Como observador, apercebo-me de algumas situações que revelam esse deficit de humildade e de verdade. Por exemplo, se olharmos com atenção para a farda de gala de alguns comandantes do bombeiros, verificamos que as charlateiras que trazem nos ombros apresentam um desenho e uma decoração praticamente iguais às que os oficiais superiores dos exércitos de Hitler usavam nos seus uniformes, o que não deixa de ser chocante. E ainda outros comandantes que usam estrelas em cada ombro do dólmen, como que querendo igualar-se aos generais das Forças Armadas. Não encontro explicação para a adopção deste tipo de simbolologias, havendo, naturalmente, outras diferenciações igualmente dignas, ainda que possam ser mais modestas e menos vistosas. As que mencionei parecem-me simplesmente ridículas e não conferem qualquer mais-valia, importância social ou afirmação perante os cidadãos, por parte de quem as usa; pelo contrário, dão azo a comentários escusados, na justa medida em que são interpretadas como uma manifestação de vaidade e uma ousadia desnecessária.

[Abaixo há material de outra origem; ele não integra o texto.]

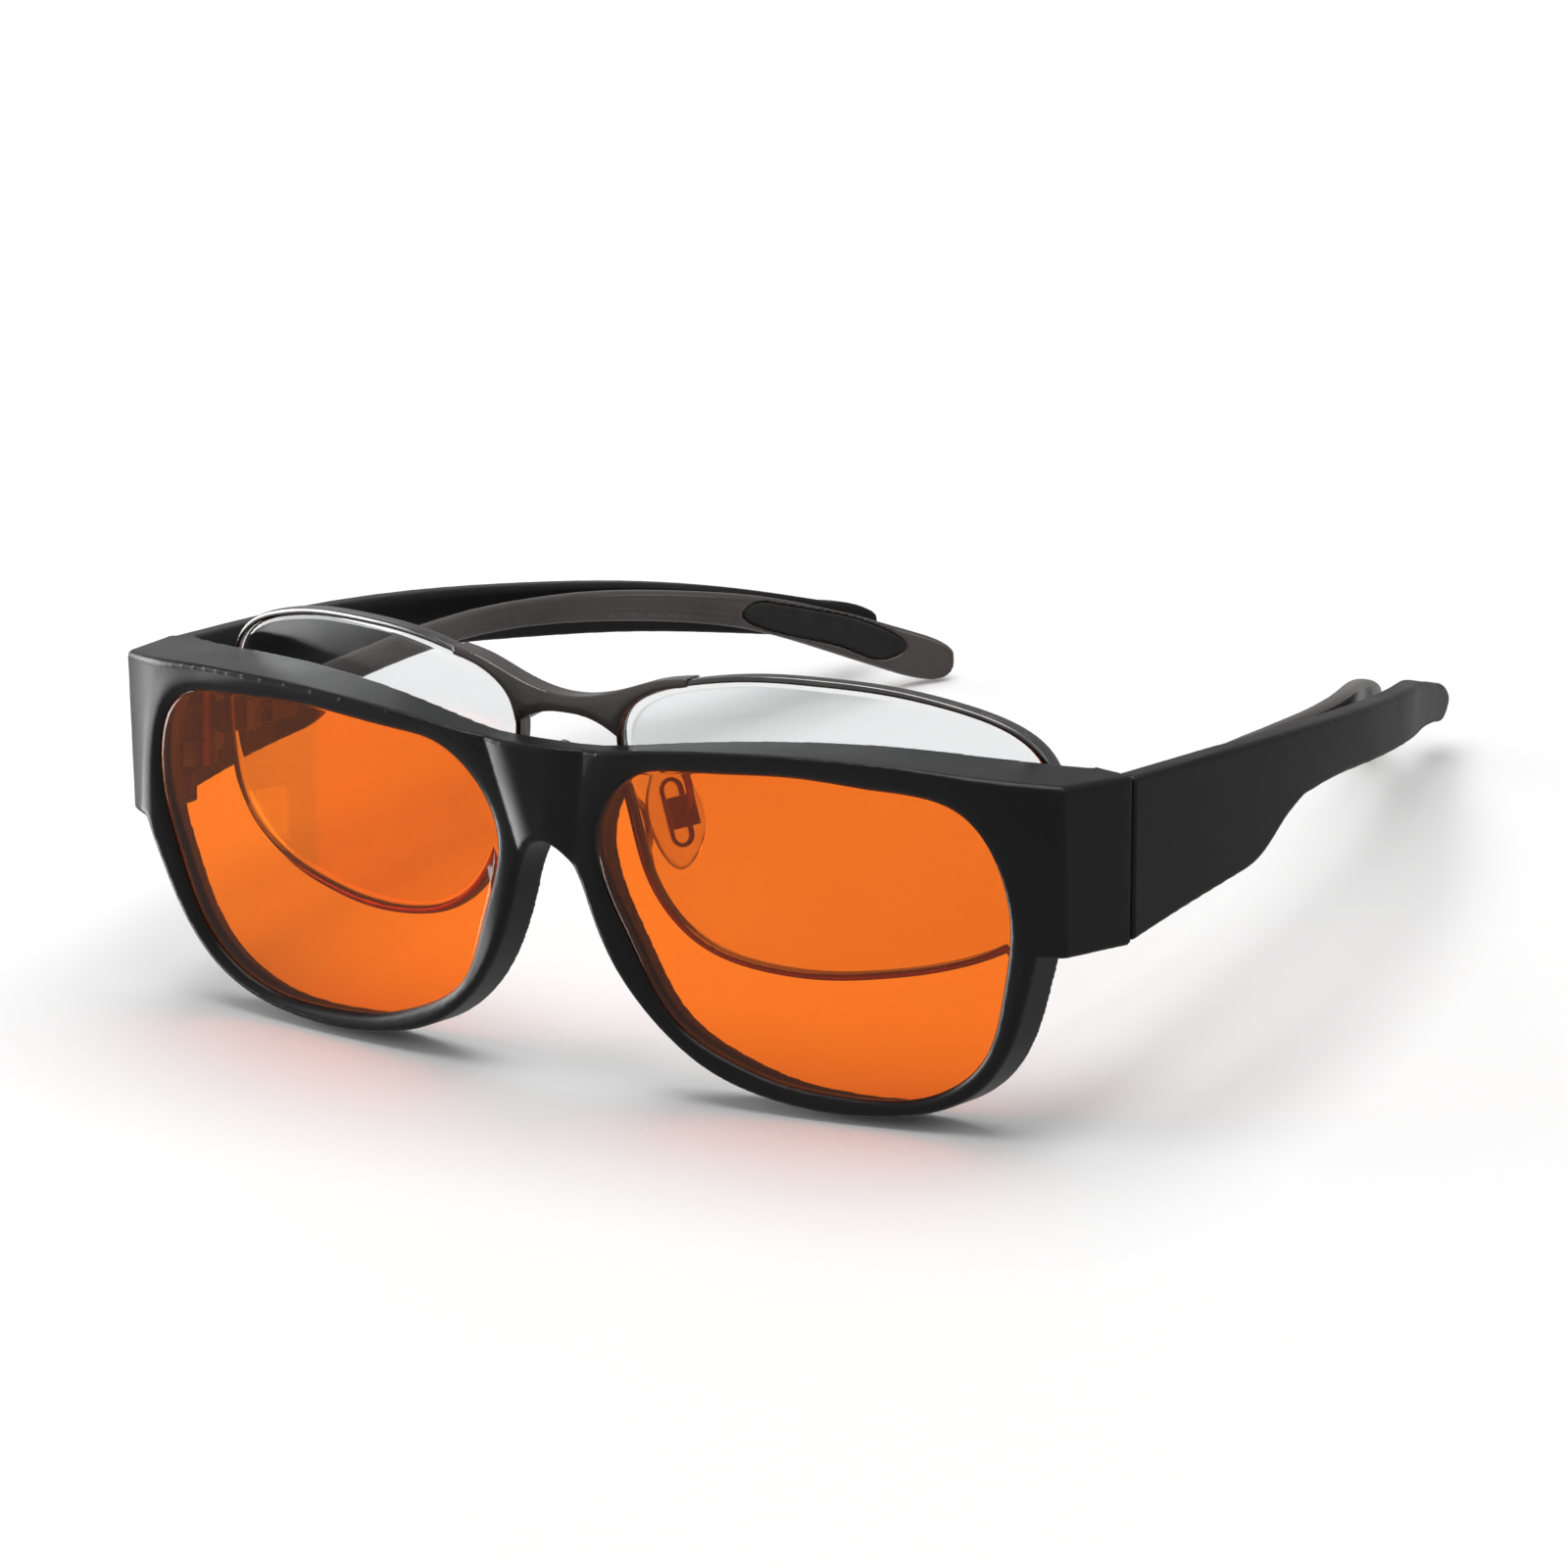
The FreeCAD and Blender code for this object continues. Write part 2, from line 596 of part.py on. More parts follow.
def pad_plate():
    """The slotted metal plate moulded into the pad, with the lug that the clip holds."""
    body = doc.addObject("PartDesign::Body", "plate_body")
    outline = body_sketch(body, "plate_outline")
    add_slot(outline, *PLATE_HALF)
    plate = body.newObject("PartDesign::Pad", "plate_blank")
    plate.Profile = outline
    plate.setExpression("Length", "sizes.plate_deep")
    plate.Reversed = True
    window = body_sketch(body, "plate_window")
    add_slot(window, PLATE_HALF[0] - 0.5, PLATE_HALF[1] - 0.5)
    opened = body.newObject("PartDesign::Pocket", "plate_open")
    opened.Profile = window
    opened.setExpression("Length", "sizes.plate_deep")
    lug_sketch = body_sketch(body, "plate_lug_outline")
    add_rectangle(lug_sketch, 1.2, 1.1)
    base = body.newObject("PartDesign::Pad", "plate_bar")
    base.Profile = lug_sketch
    base.setExpression("Length", "sizes.plate_deep")
    base.Reversed = True
    tongue_sketch = body_sketch(body, "plate_tongue_outline")
    add_rectangle(tongue_sketch, 0.8, 0.9)
    tongue = body.newObject("PartDesign::Pad", "plate_tongue")
    tongue.Profile = tongue_sketch
    tongue.setExpression("Length", "sizes.clip_high - 0.1")
    body.Tip = tongue
    return cut("plate_bored", body, cross_pin("lug_bore", "sizes.lug_pin + 0.04"))


def add_rectangle(target, half_wide, half_high):
    corners = [(-half_wide, -half_high), (half_wide, -half_high), (half_wide, half_high), (-half_wide, half_high)]
    for a, b in zip(corners, corners[1:] + corners[:1]):
        target.addGeometry(Part.LineSegment(Vector(*a, 0), Vector(*b, 0)), False)


def cross_pin(stem, radius):
    """The pin across the clip that the pad rocks on, in the pad's axes."""
    made = cylinder(stem, radius, -1.5, 1.5, (0, 0))
    made.Placement = Placement(Vector(-1.5, 0, 1.0), Rotation(Vector(0, 1, 0), 90))
    return made


def pad_clip():
    """The box cup on the wire's end that holds the plate's lug on its pin and lets the pad rock."""
    low = size("clip_gap")
    top = low + size("clip_high")
    outer = box("clip_box", (-1.8, -2.0, low), (1.8, 2.0, top))
    inner = box("clip_room", (-1.2, -1.4, low - 1), (1.2, 1.4, top - 0.35))
    made = fuse("clip", cut("clip_cup", outer, inner), cross_pin("clip_pin", "sizes.lug_pin"))
    made.Placement = pad_placement()
    return made


def pad_wire():
    """The bent wire from the back of the rim to the clip."""
    place = pad_placement()
    top = size("clip_gap") + size("clip_high")
    end = place.multVec(Vector(0, 0, top))
    before = place.multVec(Vector(0, 0.4, top + 1.2))
    path = Part.BSplineCurve()
    path.interpolate([Vector(9.4, 11.1, -3.6), Vector(10.9, 13.2, -2.0), Vector(13.6, 15.4, -4.0), before, end])
    spine = Part.Wire([path.toShape()])
    start, along = path.value(path.FirstParameter), path.tangent(path.FirstParameter)[0]
    ring = Part.Wire([Part.makeCircle(size("wire_radius"), start, along)])
    made = doc.addObject("Part::Feature", "pad_wire_shape")
    made.Shape = spine.makePipeShell([ring], True, True)
    return made


# ---------------------------------------------------------------- names, resting attitude and files

def rest_placement():
    """Pitches the glasses until the rims and the temple tips stand on the table."""
    shift = Vector(0, size("rest_shift_back"), size("rest_shift_up"))
    return Placement(shift, Rotation(Vector(1, 0, 0), size("rest_pitch")))


def lay_down(made):
    made.Placement = rest_placement().multiply(made.Placement)
    return made


def name_node(made, label):
    made.Label = label
    nodes.append(made)


def add_single(made, label):
    name_node(lay_down(made), label)


def add_pair(made, stem):
    """The piece on the wearer's left, and its mirror image on the right."""
    name_node(lay_down(made), stem + "_left")
    name_node(mirror(stem + "_mirror", made), stem + "_right")


def build():
    add_single(fit_over_front(), "fit_over_front")
    add_pair(orange_lens(), "orange_lens")
    front_leaf, temple_leaf, hinge_screw = fit_over_hinge()
    add_pair(front_leaf, "fit_over_front_leaf")
    add_pair(hinge_screw, "fit_over_hinge_screw")
    add_pair(temple_leaf, "fit_over_temple_leaf")
    add_pair(fit_over_temple(), "fit_over_temple")
    add_single(spectacle_bridge(), "spectacle_bridge")
    add_pair(spectacle_rim(), "spectacle_rim")
    add_pair(clear_lens(), "clear_lens")
    add_pair(spectacle_endpiece(), "spectacle_endpiece")
    add_pair(rim_screw(), "rim_screw")
    moving_leaf, arm_screw = arm_hinge()
    add_pair(arm_screw, "spectacle_hinge_screw")
    add_pair(moving_leaf, "spectacle_temple_leaf")
    add_pair(spectacle_temple(), "spectacle_temple")
    add_pair(arm_inlay(), "temple_tip_inlay")
    add_pair(pad_wire(), "pad_wire")
    add_pair(pad_clip(), "pad_clip")
    for made, stem in ((pad_plate(), "pad_plate"), (nose_pad(), "nose_pad")):
        made.Placement = pad_placement()
        add_pair(made, stem)


def check_and_write():
    doc.recompute()
    for item in doc.Objects:
        if "Invalid" in item.State or "Error" in item.State:
            raise RuntimeError(f"{item.Label} failed: {item.State}")
    os.makedirs("parts", exist_ok=True)
    for node in nodes:
        shape = node.Shape
        if shape.isNull() or not shape.isValid() or shape.Volume <= 0:
            raise RuntimeError(f"{node.Label} has no valid solid")
        print(f"{node.Label}: {len(shape.Solids)} solid, {shape.Volume:.1f} mm3")
        shape.exportStep(f"parts/{node.Label}.step")


nodes = []
build()
check_and_write()
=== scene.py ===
import json
import math

import bpy
import numpy as np
from mathutils import Matrix, Vector


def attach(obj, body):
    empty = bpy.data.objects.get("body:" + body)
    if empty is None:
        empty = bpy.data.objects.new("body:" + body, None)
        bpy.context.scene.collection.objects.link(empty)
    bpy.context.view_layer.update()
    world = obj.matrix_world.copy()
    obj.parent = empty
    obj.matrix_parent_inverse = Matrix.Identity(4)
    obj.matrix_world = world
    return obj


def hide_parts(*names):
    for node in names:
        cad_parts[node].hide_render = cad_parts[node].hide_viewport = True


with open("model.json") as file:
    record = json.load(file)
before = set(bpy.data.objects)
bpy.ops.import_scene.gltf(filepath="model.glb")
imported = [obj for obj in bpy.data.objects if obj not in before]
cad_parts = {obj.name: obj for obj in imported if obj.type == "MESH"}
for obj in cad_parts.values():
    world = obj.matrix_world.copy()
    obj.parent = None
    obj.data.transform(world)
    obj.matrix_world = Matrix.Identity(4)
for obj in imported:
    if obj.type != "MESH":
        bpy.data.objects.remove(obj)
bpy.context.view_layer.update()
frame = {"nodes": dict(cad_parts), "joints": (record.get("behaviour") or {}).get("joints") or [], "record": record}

SIDES = {"left": 1, "right": -1}
MM = 0.001

# ---------------------------------------------------------------- the wearing frame
# Shapes are worked out in millimetres in the wearing attitude, as the CAD model's source does: +X is the
# wearer's left, +Y back along the temples and +Z up. One joint of the frame says how that attitude is
# pitched on the table.

FOLD = next(j for j in frame["joints"] if j["name"] == "fit_over_left_fold")
PIN = np.array([68.8, 22.6, -9.5])  # that joint's place in the wearing frame
PITCH = math.atan2(FOLD["axis"][1], FOLD["axis"][2])
TURN = np.array([
    [1, 0, 0],
    [0, math.cos(PITCH), math.sin(PITCH)],
    [0, -math.sin(PITCH), math.cos(PITCH)],
])
SHIFT = np.array(FOLD["pos_m"]) / MM - TURN @ PIN


def to_row(points):
    """Points of the wearing frame, in mm, as points of the row frame, in metres."""
    return (np.asarray(points, float) @ TURN.T + SHIFT) * MM


# ---------------------------------------------------------------- driving shapes
# Nearly all are the CAD model's. The top edge of the openings, the ends of the bridge and the grip's outline
# follow the photo more closely here, and the tinted lenses lap 0.1 mm less. The panel in the slim arms is
# only here.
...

Uma outra situação diz respeito ao mal-estar acentuado entre as magistraturas e o governo, motivado pelo facto de haver uma certa categoria de juízes que se acha no direito de ter um vencimento superior ao do Primeiro-Ministro. Considerando o vencimento do chefe do Governo, digo, francamente, que, face à sua enorme responsabilidade política na condução dos destinos do país e à sua permanente disponibilidade, deveria auferir pelo menos o dobro do que recebe actualmente, e não seria excessivo. Quanto aos juízes, e se tivermos em conta, igualmente, a sua responsabilidade, aceito que deveriam ver o seu vencimento melhorado, mas nunca superior ao do Primeiro-Ministro, que deveria servir como um referencial indexante. Talvez um valor na ordem dos 95% para os juízes conselheiros, já que, como é sabido, existem outros extras que se somam ao vencimento-base e o melhoram substancialmente. É evidente que o Presidente da República deveria auferir, também, pelo menos o dobro do que recebe, e, em circunstância alguma, haver sob o chapéu do Estado vencimentos superiores ao seu, para vivermos num país com ética organizacional e hierárquica. Exigências para se ultrapassarem estes valores parecem-me descabidas e demasiado ousadas, considerando os problemas que o país enfrenta.
Os professores e os enfermeiros mantêm-se em guerra aberta com o Governo, e julgo que parte deste desentendimento terá a ver com a violenta agressividade verbal, e mesmo ordinarice de linguagem de alguns dirigentes sindicais, nalguns casos, que se assumiram como governantes dos seus associados, ou seja, donos da quinta. Cabe aqui, igualmente, o presidente da liga dos bombeiros com a sua violenta verborreia contra o governo. A radicalização só aumenta os problemas, pelo que seria saudável que as classes em causa pensassem em eleger rapidamente outros dirigentes mais bem preparados para o diálogo e a negociação, e não tanto esticar a corda até romper, se realmente anseiam ver os seus problemas resolvidos. A forma como os actuais sindicalistas interagem com o Governo e a imagem deplorável de arrogância que semeiam publicamente não me parece que conduzam às soluções desejadas, mas antes condicionam cada vez mais uma relação já de si extremada. Nestas questões delicadas a ousadia do afrontamento e da arrogância não são sinónimo de coragem, mas antes da degradação de valores culturais e educacionais já de si deficitários. E as consequências estão à vista de todos!
Para finalizar, uma outra situação que diz respeito ao facto de algumas organizações terem ficado “em choque” pelo facto de alguns estabelecimentos de ensino público terem encerrado o 2º trimestre com uma missa de Páscoa. Esses ateus não passam de um pesadelo, que um dia terão também de prestar contas ao Criador. Já cheira mal ter de ouvir e ler todos os dias a sua oposição à religião católica e de quererem impor procedimentos que vão contra os usos e costumes que tornaram este país independente e enformaram a nossa sociedade com valores indestrutíveis, por mais que se esforcem para os eliminar. Nestas, como noutras questões, só há que respeitar. Se as missas foram celebradas, só nelas participou quem quis, por sua livre vontade. Se tivessem sido cerimónias de muçulmanos ou judeus, seria da mesma forma. A liberdade religiosa é um bem que tem de ser respeitado, assim como também a autonomia das escolas.
Entendo que a ousadia deve fazer parte de nós, mas acompanhada da ética dos princípios e valores. Assim, a vida terá outro sentido.